1. Re-calculate Total Cost of Ownership (TCO)

The “+10-15%” sticker price is just the beginning. Update your TCO models to reflect higher interest rates on leasing these assets.
* Action: Review your fleet replacement cycle. Does it make sense to extend the life of current assets by 1-2 years through enhanced maintenance rather than buying new in 2026?

2. The Pivot to “Process Automation”

As highlighted in AGV Systems 2024: The Pivot to Warehouse Automation, the gap between manual and automated costs is closing.
* Action: If you were holding off on AGVs because they were “too expensive” compared to a standard Toyota forklift, run the numbers again using the projected 2026 pricing. The ROI timeline has likely shortened by 6-12 months.

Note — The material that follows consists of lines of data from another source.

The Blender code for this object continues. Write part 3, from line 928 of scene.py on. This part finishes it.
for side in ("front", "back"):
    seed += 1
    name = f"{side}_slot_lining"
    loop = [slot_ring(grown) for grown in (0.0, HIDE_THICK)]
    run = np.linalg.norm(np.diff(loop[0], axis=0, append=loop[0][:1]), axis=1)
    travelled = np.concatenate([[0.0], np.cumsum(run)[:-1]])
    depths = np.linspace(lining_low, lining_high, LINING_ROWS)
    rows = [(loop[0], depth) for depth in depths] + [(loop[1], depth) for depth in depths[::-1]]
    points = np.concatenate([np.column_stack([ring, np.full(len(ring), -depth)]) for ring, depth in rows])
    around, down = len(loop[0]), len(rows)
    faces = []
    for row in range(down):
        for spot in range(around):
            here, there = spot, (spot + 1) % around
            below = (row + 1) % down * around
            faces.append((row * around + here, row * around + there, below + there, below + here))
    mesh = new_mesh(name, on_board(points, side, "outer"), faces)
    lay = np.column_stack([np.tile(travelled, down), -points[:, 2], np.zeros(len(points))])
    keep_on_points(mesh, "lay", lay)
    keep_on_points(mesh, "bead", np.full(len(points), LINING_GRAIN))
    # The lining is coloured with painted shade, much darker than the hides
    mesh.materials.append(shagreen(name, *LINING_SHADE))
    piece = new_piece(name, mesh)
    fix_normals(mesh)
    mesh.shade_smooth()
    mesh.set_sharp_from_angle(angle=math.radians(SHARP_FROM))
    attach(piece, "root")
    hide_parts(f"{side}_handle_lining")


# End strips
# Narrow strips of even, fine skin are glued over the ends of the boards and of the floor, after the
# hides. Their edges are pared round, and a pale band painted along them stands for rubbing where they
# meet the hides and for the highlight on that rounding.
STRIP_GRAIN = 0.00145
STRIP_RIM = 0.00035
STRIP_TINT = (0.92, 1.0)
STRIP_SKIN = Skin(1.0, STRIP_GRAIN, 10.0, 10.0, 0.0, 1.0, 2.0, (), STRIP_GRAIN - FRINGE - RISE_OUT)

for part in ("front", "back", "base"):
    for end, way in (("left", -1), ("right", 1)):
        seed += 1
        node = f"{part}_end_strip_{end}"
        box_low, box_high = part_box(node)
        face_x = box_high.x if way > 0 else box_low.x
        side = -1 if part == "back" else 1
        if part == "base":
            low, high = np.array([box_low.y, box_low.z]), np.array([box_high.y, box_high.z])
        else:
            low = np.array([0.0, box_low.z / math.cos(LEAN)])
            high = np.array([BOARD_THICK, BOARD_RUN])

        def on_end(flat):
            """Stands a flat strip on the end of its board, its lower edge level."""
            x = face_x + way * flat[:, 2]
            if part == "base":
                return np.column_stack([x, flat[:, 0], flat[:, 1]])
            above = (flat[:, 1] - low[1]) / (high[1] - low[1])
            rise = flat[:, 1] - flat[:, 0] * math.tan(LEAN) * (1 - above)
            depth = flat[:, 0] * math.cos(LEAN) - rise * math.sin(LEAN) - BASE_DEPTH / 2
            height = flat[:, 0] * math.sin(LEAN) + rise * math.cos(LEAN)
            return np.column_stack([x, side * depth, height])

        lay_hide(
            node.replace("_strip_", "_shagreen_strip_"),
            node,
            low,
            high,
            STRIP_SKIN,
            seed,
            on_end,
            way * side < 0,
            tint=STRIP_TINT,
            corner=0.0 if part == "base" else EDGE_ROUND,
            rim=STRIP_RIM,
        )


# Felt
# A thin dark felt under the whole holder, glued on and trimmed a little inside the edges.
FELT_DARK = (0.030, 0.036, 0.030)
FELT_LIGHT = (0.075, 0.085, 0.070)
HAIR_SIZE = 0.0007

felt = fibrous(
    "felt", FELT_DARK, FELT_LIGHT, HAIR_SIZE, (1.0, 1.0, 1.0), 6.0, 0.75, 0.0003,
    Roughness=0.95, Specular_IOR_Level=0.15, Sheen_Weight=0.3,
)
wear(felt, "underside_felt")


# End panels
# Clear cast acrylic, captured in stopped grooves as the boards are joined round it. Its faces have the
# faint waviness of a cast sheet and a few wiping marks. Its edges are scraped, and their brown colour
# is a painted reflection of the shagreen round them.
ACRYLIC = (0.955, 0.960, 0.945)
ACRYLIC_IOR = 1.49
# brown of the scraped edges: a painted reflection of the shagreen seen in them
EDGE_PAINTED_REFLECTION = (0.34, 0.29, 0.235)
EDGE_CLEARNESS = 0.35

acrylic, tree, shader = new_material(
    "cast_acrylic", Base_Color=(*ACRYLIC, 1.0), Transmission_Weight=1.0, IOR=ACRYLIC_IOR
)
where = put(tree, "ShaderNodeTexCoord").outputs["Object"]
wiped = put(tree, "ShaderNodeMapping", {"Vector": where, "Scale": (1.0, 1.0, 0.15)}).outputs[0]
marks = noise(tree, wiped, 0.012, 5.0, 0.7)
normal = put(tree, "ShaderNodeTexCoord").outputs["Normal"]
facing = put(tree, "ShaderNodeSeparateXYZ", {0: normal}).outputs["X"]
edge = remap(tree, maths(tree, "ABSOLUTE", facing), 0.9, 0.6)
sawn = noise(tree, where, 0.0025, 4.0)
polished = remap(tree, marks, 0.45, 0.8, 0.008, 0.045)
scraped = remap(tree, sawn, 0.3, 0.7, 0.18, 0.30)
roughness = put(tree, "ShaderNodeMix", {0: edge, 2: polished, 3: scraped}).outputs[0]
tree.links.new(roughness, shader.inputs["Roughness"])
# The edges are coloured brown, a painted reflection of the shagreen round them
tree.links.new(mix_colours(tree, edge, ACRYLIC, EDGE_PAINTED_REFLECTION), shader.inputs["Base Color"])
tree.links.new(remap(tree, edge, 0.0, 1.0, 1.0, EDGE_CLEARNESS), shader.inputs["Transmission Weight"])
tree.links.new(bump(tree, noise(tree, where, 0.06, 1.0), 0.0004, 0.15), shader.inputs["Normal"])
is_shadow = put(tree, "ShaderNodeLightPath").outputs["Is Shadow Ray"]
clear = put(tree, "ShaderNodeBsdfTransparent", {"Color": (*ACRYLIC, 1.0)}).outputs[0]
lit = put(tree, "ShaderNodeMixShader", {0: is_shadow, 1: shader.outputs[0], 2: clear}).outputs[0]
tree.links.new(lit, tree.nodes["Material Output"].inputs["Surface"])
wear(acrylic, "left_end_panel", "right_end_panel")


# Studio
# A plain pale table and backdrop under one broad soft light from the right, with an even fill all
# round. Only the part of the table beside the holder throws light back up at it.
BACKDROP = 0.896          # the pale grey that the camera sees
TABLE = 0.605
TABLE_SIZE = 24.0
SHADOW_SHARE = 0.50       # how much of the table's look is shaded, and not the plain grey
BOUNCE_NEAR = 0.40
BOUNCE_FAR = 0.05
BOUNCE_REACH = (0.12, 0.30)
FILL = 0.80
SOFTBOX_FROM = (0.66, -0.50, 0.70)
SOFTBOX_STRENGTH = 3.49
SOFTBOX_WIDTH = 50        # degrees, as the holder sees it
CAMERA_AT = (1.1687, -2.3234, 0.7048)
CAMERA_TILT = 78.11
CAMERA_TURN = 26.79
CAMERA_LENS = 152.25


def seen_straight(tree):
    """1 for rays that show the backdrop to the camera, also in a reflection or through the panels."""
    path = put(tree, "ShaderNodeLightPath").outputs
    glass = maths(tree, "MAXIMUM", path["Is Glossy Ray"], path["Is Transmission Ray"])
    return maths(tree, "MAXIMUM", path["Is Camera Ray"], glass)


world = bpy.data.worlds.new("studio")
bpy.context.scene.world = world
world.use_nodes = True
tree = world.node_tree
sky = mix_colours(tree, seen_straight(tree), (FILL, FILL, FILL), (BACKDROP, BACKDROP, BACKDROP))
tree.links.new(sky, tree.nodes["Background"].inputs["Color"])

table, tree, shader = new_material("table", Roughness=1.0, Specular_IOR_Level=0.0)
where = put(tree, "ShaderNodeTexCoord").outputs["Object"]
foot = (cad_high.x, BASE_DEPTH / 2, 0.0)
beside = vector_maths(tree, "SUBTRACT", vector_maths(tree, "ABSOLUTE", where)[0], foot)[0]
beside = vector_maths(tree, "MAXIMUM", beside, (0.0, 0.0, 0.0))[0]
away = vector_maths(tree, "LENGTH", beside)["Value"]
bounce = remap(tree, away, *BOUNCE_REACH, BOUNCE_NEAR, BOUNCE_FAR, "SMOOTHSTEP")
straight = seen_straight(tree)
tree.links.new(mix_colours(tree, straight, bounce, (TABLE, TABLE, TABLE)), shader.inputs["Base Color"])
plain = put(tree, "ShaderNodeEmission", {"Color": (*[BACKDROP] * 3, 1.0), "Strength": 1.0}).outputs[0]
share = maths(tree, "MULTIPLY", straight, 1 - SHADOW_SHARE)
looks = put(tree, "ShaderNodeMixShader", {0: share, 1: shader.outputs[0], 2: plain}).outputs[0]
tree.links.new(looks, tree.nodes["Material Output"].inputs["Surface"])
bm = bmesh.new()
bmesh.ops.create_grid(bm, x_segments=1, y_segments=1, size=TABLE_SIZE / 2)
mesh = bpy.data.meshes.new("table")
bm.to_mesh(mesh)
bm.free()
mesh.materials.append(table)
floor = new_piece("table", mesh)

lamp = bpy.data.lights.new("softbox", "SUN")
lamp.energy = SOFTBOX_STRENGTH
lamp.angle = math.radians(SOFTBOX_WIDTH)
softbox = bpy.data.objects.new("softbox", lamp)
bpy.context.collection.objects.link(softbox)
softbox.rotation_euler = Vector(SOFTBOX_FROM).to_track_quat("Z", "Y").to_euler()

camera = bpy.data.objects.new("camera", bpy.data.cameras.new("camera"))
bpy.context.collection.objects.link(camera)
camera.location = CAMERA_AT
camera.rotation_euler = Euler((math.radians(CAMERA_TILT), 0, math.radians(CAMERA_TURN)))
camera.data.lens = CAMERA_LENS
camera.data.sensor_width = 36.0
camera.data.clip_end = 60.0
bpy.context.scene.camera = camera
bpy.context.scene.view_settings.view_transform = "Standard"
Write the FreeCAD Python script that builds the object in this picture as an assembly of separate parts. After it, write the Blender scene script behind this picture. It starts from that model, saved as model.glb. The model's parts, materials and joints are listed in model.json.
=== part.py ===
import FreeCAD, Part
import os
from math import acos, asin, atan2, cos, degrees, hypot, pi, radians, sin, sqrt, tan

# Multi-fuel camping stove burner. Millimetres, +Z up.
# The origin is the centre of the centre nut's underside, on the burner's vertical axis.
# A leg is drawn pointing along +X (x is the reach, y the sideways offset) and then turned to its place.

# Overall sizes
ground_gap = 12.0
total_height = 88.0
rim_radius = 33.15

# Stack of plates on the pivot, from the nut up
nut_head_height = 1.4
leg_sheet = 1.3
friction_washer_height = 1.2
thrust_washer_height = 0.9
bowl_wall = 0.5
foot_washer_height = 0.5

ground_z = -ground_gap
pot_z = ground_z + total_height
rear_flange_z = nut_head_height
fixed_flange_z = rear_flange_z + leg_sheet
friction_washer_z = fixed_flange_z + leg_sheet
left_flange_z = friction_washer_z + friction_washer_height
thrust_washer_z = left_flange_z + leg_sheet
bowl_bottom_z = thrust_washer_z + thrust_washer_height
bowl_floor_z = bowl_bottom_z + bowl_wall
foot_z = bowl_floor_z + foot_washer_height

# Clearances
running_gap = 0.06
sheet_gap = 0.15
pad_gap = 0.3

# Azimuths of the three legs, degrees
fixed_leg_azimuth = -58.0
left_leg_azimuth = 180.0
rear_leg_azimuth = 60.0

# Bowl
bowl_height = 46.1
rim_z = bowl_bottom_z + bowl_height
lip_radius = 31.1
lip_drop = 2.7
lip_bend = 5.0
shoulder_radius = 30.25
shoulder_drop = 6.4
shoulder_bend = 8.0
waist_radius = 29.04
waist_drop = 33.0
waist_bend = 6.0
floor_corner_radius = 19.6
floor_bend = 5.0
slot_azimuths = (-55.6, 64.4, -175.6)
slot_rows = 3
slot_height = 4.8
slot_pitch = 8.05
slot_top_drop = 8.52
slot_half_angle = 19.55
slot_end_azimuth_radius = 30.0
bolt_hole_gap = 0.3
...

3. Embrace Telematics and FMS

If you must pay more for hardware, you must extract more value from it.
* Action: Mandate telematics on all new industrial vehicle purchases. Data on idle time, battery usage, and impact detection allows you to right-size the fleet. Most warehouses have 10-20% more forklifts than they actually need due to poor utilization visibility.

Future Outlook: The Rise of “Logistics Hardware as a Service”

Looking beyond March 2026, the relationship between OEMs and logistics providers will fundamentally change.

We predict a shift away from CAPEX-heavy purchasing models toward Hardware-as-a-Service (HaaS) or Robotics-as-a-Service (RaaS). In this model, Toyota Industries and its competitors will not just sell a forklift; they will sell “pallet movements.”

As hardware costs inflate, the risk of asset ownership becomes higher. Logistics companies will prefer variable cost models where they pay for uptime and throughput rather than steel and rubber. This aligns incentives: OEMs will build more durable machines to reduce their own maintenance costs, and logistics operators will be shielded from raw material volatility.

The Toyota L&F price hike is a constraint, but for the innovative supply chain leader, it is the necessary friction that sparks the next wave of modernization. The days of cheap forklifts are gone; the era of smart, optimized, and automated fleets has arrived.